Are you bouncing/touch and go-ing the second rep?
Hello,
I've been following a program that prescribes a lot of doubles for the squat and deadlift. One thing I've been noticing with my deadlift is that my first rep is usually noticably slower than my second rep and my second rep usually has tighter and better form. This makes me wonder if my 1RM would suffer since my initial lift feels sometimes harder than the second. My main question is are there any tools or suggestions to get that first rep to move at the same speed and tightness as the second?
Thank you for your time
Dan G
Are you bouncing/touch and go-ing the second rep?
I notice this in people I'm coaching when they reset for their second rep, they tend to bend their knees a little bit further and create more of an explosive push off the ground. One thing you will notice when people do that is they tend to round at the back really bad when they do this. I've been able to correct it in guys when they set the weight down, I cue them to roll their shoulders back and then remind them to open their knee angle followed by hip angle.
Assuming you are doing individual reps:
Have someone watch you and note your hip position. You may be starting with your hips too low and correcting it on the second rep.
When I do multiple reps on deadlift, I pause at the bottom long enough to focus on setting my back, and take a deep breath, and still the second rep is easier than the first, its the stretch reflex of the eccentric that you don't get on the first rep, and the stretch reflex can last a few seconds.
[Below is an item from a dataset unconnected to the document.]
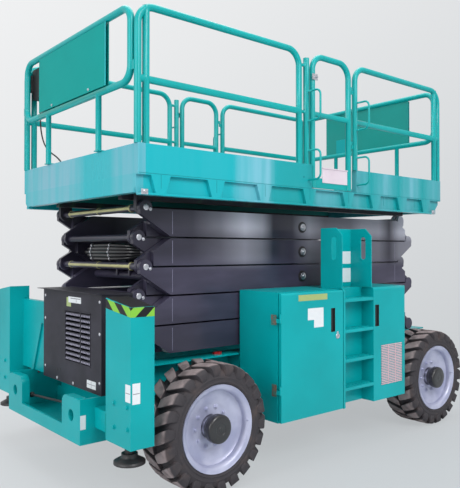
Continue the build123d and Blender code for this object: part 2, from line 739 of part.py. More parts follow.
def make_end_rails():
    """At each end a closed loop of tube round a sheet panel, on two short posts with feet, and
    the clamps that hold it to the side rails."""
    top = rail_top_z - tube_radius
    low = mid_rail_z - 10
    x, y = post_x, end_loop_half - tube_radius
    path = FilletPolyline((x, -y, low), (x, -y, top), (x, y, top), (x, y, low), radius=100,
                          close=True)
    rail = sweep(Plane(origin=path @ 0, z_dir=path % 0) * Circle(tube_radius), path=path)
    rail += block(x - 3, x + 3, -end_panel_half, end_panel_half, low, top)
    for side in (-1, 1):
        rail += bar_z(x, side * end_post_y, toe_top_z, low, tube_radius - 3)
        rail += block(x - 60, x + 20, side * end_post_y - 30, side * end_post_y + 30, toe_top_z,
                      toe_top_z + 8)
        y0, y1 = sorted((side * y, side * post_y))
        clamp = block(x - 10, x + 10, y0, y1, low + 60, low + 120)
        rail += clamp - bar_z(rail_end_x, side * post_y, low, top, tube_radius + seat_gap)
    return rail + mirror(rail, about=Plane.YZ)


def make_gate():
    """The left side's gate: a tube frame with a mid rail and a low kick plate."""
    top = rail_top_z - tube_radius
    x0, x1, y = gate_low_x + tube_radius, gate_high_x - tube_radius, -post_y
    kick = floor_z + 8
    gate = tube_path(((x0, y, kick), (x0, y, top), (x1, y, top), (x1, y, kick)), bend_radius)
    gate += bar_between((x0, y, mid_rail_z), (x1, y, mid_rail_z), tube_radius - 3)
    gate += block(x0, x1, y - 4, y + 4, kick, kick + 82)
    for z in gate_hinge_heights:
        z += hinge_height + seat_gap
        gate += block(gate_high_x - 3, gate_hinge_x, y - 5, y + 5, z, z + hinge_height)
        gate = make_hinge_eye(gate, gate_hinge_x, y, z)
    return gate


def make_control_box():
    """The platform controller at the right front corner, with the hook that carries it."""
    x0, y0, z0 = -post_x + 44.5, 700, control_low_z
    box = block(x0, x0 + 110, y0, y0 + 140, z0, z0 + control_height)
    box = chamfer(box.edges().filter_by(Axis.Y).group_by(Axis.Z)[-1].group_by(Axis.X)[-1], 40)
    tube_face = -post_x + tube_radius + seat_gap
    box += block(tube_face, x0 + 1, y0 + 120, y0 + 140, z0 + 60, z0 + 200)
    return box


def make_control_cable():
    """The cable from the controller's underside to its gland on the deck, with each bend as wide
    as its two runs allow. Returns the cable and the list of its radii."""
    runs = [(b - a).length for a, b in zip(cable_route, cable_route[1:])]
    radii = []
    for n in range(1, len(cable_route) - 1):
        before = cable_route[n] - cable_route[n - 1]
        after = cable_route[n + 1] - cable_route[n]
        turn = radians(before.get_angle(after))
        radii.append(0.45 * min(runs[n - 1], runs[n]) / tan(turn / 2))
    path = FilletPolyline(*cable_route, radius=radii)
    cable = sweep(Plane(origin=path @ 0, z_dir=path % 0) * Circle(cable_radius), path=path)
    print("cable length", round(path.length, 1), "volume ratio",
          round(cable.volume / (pi * cable_radius ** 2 * path.length), 4))
    print("cable radii", [round(r, 1) for r in radii])
    return cable


# ---------------------------------------------------------------- write every sub-part
def write(node, shape):
    """Writes one sub-part to its own file."""
    export_step(shape, f"parts/{node}.step")


os.makedirs("parts", exist_ok=True)

write("chassis_frame", make_chassis())
write("front_axle", make_front_axle())
write("rear_axle", make_rear_axle())
write("front_cover", make_front_cover())
write("side_guard", make_side_guard())
write("hand_pump", make_hand_pump())

knuckle = make_knuckle()
write("knuckle_left", knuckle)
write("knuckle_right", mirrored(knuckle))

tyre, rim, hub = make_tyre(), make_rim(), make_hub()
for end, x in (("front", front_wheel_x), ("rear", rear_wheel_x)):
    for name, side in (("left", -1), ("right", 1)):
        write(f"tyre_{end}_{name}", place_wheel(tyre, x, side))
        write(f"rim_{end}_{name}", place_wheel(rim, x, side))
        write(f"hub_{end}_{name}", place_wheel(hub, x, side))

front_housings, rear_housings = make_jack_housings()
write("jack_housings_front", front_housings)
write("jack_housings_rear", rear_housings)
for end, x, y, top in (("front", jack_front_x, jack_front_y, 1080), ("rear", jack_rear_x, jack_rear_y, 715)):
    for name, side in (("left", -1), ("right", 1)):
        write(f"jack_leg_{end}_{name}", make_jack_leg(x, side * y, top))

cabinet, ladder, door = make_cabinet(), make_ladder(), make_door()
for name, place in (("left", lambda s: s), ("right", mirrored)):
    write(f"cabinet_{name}", place(cabinet))
    write(f"ladder_{name}", place(ladder))
    write(f"cabinet_door_{name}", place(door))
write("engine_block", block(*engine_box))

for level in range(1, levels + 1):
    write(f"inner_arms_{level}", make_inner_arms(level))
    write(f"outer_arms_{level}", make_outer_arms(level))
lift_barrel, lift_rod = make_lift_cylinder()
write("lift_barrel", lift_barrel)
write("lift_rod", lift_rod)

write("platform_frame", make_platform_frame())
write("platform_deck", make_platform_deck())
write("side_rails", make_side_rails())
write("end_rails", make_end_rails())
gate = make_gate()
write("gate_left", gate)
write("gate_right", mirrored(gate))
write("control_box", make_control_box())
write("control_cable", make_control_cable())
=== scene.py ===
# %% [markdown]
# # A rough-terrain scissor lift
#
# This lesson dresses a CAD model of a self-propelled scissor lift: a machine on four knobbly
# tyres that raises a railed platform on five levels of crossed arms. The CAD model holds the
# sizes, the pieces and the joints. Here each piece gets its finish, and the small things that
# a CAD model leaves out, such as tread, bolts, louvres and plates, are built as meshes.
# Everything is in metres, +Z is up, and the machine's steered end looks towards -X.

# %% Load the frame
import json
from math import cos, pi, radians, sin, tan

import bmesh
import bpy
from mathutils import Matrix, Vector


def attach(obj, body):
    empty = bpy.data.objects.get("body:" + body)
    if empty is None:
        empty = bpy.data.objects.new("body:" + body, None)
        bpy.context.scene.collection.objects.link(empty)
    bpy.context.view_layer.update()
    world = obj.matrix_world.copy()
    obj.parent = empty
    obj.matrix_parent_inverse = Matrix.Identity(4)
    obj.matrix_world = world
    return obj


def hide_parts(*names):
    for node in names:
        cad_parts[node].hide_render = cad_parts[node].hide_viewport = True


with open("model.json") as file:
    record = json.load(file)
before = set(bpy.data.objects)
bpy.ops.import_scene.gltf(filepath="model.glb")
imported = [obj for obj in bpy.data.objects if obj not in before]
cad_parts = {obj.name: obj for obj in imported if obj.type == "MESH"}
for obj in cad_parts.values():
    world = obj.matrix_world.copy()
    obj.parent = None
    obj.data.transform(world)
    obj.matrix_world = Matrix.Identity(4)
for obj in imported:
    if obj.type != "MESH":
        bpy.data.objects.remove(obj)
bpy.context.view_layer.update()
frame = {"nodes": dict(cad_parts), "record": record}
nodes = frame["nodes"]

# %% [markdown]
# ## The studio
#
# A catalogue picture of a machine is taken in a white studio: a pale seamless floor, a soft
# bright ceiling and hardly any hard shadow. The same is done here with a large plane, a pale
# world and three large area lamps. The backdrop's brightness comes only from colours, so the
# paint keeps its own colour in any other light.

# %% Camera
EYE = Vector((-3.7438, -4.2351, 1.5665))
YAW, PITCH = 0.8743, 0.0107
FOCAL_SHARE, SENSOR, FAR_CLIP = 619.6 / 488, 36, 100

camera = bpy.data.objects.new("camera", bpy.data.cameras.new("camera"))
bpy.context.scene.collection.objects.link(camera)
ahead = Vector((cos(YAW) * cos(PITCH), sin(YAW) * cos(PITCH), sin(PITCH)))
camera.matrix_world = Matrix.Translation(EYE) @ ahead.to_track_quat("-Z", "Y").to_matrix().to_4x4()
camera.data.sensor_width = SENSOR
camera.data.lens = FOCAL_SHARE * SENSOR
camera.data.clip_end = FAR_CLIP
bpy.context.scene.camera = camera
bpy.context.scene.view_settings.view_transform = "Standard"
print("lens:", round(camera.data.lens, 2), "mm")

# %% [markdown]
# ## Shader maths as sums
#
# A finish is easier to read as a sum than as a web of nodes. The class below wraps one socket,
# so that `0.3 + 0.2 * grain` adds the Math nodes by itself.

# %% Wire
class Wire:
    """A socket that can be used in sums."""

    def __init__(self, nodes, socket):
        self.nodes, self.socket = nodes, socket

    def sum(self, operation, first, second):
        return self.nodes.node("ShaderNodeMath", {0: first, 1: second}, operation=operation)

    def __add__(self, other):
        return self.sum("ADD", self, other)

    def __radd__(self, other):
        return self.sum("ADD", other, self)

    def __sub__(self, other):
        return self.sum("SUBTRACT", self, other)

    def __rsub__(self, other):
        return self.sum("SUBTRACT", other, self)

    def __mul__(self, other):
        return self.sum("MULTIPLY", self, other)

    def __rmul__(self, other):
        return self.sum("MULTIPLY", other, self)

    def __truediv__(self, other):
        return self.sum("DIVIDE", self, other)

    def __pow__(self, other):
        return self.sum("POWER", self, other)

    def above(self, low, high):
        """0 below the low value, 1 above the high one, and smooth between them."""
        return self.nodes.node("ShaderNodeMapRange", {"Value": self, "From Min": low, "From Max": high},
                               interpolation_type="SMOOTHSTEP")


# %% [markdown]
# Every other node comes from one method, which takes the node's type, the values or links of its
# sockets and its settings. The world and the materials share it. Colours are written as they
# look on a screen, from 0 to 255, and `fill` turns them to the linear values that light needs.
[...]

If you want to counteract this, then do 2 singles instead of a true double, and let go of the bar and stand up for a few breaths before the second single.
That doesn't make sense, a reflex lasting more than a second. The reflex is basically a return to equilibrium position of a spring (the muscle/connective tissue) by a restoring force (the reflex). Acceleration is the greatest immediately after the system is stretched to its maximum position and it doesn't slowly return to normal over a span of several seconds. Unless the physics of simple springs is wrong.
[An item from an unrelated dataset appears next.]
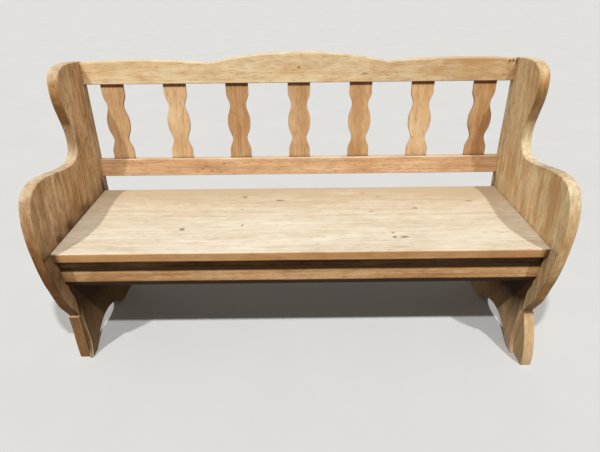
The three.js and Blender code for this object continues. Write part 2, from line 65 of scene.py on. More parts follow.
def skin(name, loops, wear=0.0):
    """A closed mesh over loops[k, i, xyz]: quads join loop k to loop k + 1, and both end loops are capped.

    The loops are turned round if their area points against the direction of travel, so that faces point
    outwards: the area vector is half the sum of each point crossed with the next one. wear[k, i] says how
    much each point is rubbed, and the material reads it as the attribute of that name."""
    around = loops.shape[1]
    wear = np.broadcast_to(wear, loops.shape[:2])
    area = np.cross(loops[0], np.roll(loops[0], -1, axis=0)).sum(0) / 2
    if area @ (loops[-1].mean(0) - loops[0].mean(0)) < 0:
        loops, wear = loops[:, ::-1], wear[:, ::-1]
    k, i = np.meshgrid(np.arange(len(loops) - 1), np.arange(around), indexing="ij")
    j = (i + 1) % around
    quads = np.stack([k * around + i, k * around + j, (k + 1) * around + j, (k + 1) * around + i], axis=-1)
    first = np.arange(around)[::-1]
    last = np.arange(around) + (len(loops) - 1) * around
    faces = [*quads.reshape(-1, 4).tolist(), first.tolist(), last.tolist()]
    mesh = bpy.data.meshes.new(name)
    mesh.from_pydata(loops.reshape(-1, 3).tolist(), [], faces)
    rubbed = mesh.attributes.new("wear", "FLOAT", "POINT")
    rubbed.data.foreach_set("value", wear.astype(np.float32).ravel())
    mesh.shade_smooth()
    mesh.set_sharp_from_angle(angle=SHARP_EDGE)
    piece = bpy.data.objects.new(name, mesh)
    bpy.context.collection.objects.link(piece)
    piece.modifiers.new("even_shading", "WEIGHTED_NORMAL").keep_sharp = True
    return piece


def tell(pieces):
    """Prints the length, depth and height of each piece: how far its points spread along X, Y and Z."""
    for piece in pieces:
        points = np.empty(3 * len(piece.data.vertices), np.float32)
        piece.data.vertices.foreach_get("co", points)
        spread = np.ptp(points.reshape(-1, 3), axis=0)
        print(f"{piece.name}:", *np.round(spread * 1000, 1), "mm")


print("edges sharper than", round(math.degrees(SHARP_EDGE)), "degrees stay crisp")

# %% [markdown]
# ## Smooth outlines
#
# The ends and slats were cut on a band saw along a drawn curve. A curve that passes through every drawn
# point without swinging out between them is a Catmull-Rom curve with centripetal spacing, the same one that
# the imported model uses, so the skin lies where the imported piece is, only finer.

# %% Helper: smooth line through drawn points
SPAN_STEPS = 40


def even_steps(line, count):
    """The line resampled at count points, with equal lengths between them."""
    run = np.concatenate([[0], np.cumsum(np.linalg.norm(np.diff(line, axis=0), axis=1))])
    at = np.linspace(0, run[-1], count)
    return np.stack([np.interp(at, run, line[:, n]) for n in range(line.shape[1])], axis=1)


def smooth_line(points, count):
    """count points at equal steps along a centripetal Catmull-Rom curve through the given points.

    On the span from p1 to p2, t0, t1 and t2 are the square roots of the distances from p0 to p1, p1 to p2
    and p2 to p3. The tangent at p1 is t1 times (p1 - p0)/t0 - (p2 - p0)/(t0 + t1) + (p2 - p1)/t1, the one
    at p2 is made the same way from p1, p2 and p3, and the span is the Hermite cubic between them."""
    line = np.asarray(points, float)
    line = np.vstack([2 * line[0] - line[1], line, 2 * line[-1] - line[-2]])
    t = np.sqrt(np.linalg.norm(np.diff(line, axis=0), axis=1))[:, None]
    p0, p1, p2, p3 = line[:-3], line[1:-2], line[2:-1], line[3:]
    t0, t1, t2 = t[:-2], t[1:-1], t[2:]
    start = ((p1 - p0) / t0 - (p2 - p0) / (t0 + t1) + (p2 - p1) / t1) * t1
    end = ((p2 - p1) / t1 - (p3 - p1) / (t1 + t2) + (p3 - p2) / t2) * t1
    s = np.linspace(0, 1, SPAN_STEPS, endpoint=False)[None, :, None]
    p1, p2, start, end = p1[:, None], p2[:, None], start[:, None], end[:, None]
    spans = (2 * s**3 - 3 * s**2 + 1) * p1 + (s**3 - 2 * s**2 + s) * start
    spans = spans + (3 * s**2 - 2 * s**3) * p2 + (s**3 - s**2) * end
    return even_steps(np.vstack([spans.reshape(-1, line.shape[1]), line[-2]]), count)


print("middle of a smooth line through three points:", smooth_line([[0, 0], [1, 1], [2, 0]], count=3)[1])

# %% [markdown]
# ## Boards cut to an outline
#
# A board has two flat faces and a sawn edge that was sanded round. A Bevel modifier gives one radius to all
# edges, and here joints are crisper than handled edges. So the outline stands in the (Y, Z) plane and
# travels along X with a radius of its own at each point: it starts a little small, swells to its full size
# over a quarter circle, and shrinks again at the far face.

# %% Helper: board with rounded edges
EDGE_STEPS = 6
LEAST_DIVISOR = 0.4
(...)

Anytime you perform a loaded eccentric immediately before a concentric, the concentric is stronger than if you started with the concentric, and it is not just from bouncing it. Try it with the bench press. Do a regular bench press with a 2 second pause on the chest, and then try a bottom position start off pins with the same weight. The first will be easier. You didn't bounce it off anything. I don't know how long the stretch reflex lasts but Lou Simmons wrote(in a PL USA article years ago) that it lasted longer than a legal pause in the bench press. I imagine he has read the research somewhere, or maybe he pulled it out his ass and I'm a fool for repeating it. Regardless, something about the loaded eccentric allows for a stronger concentric, even with a slight pause.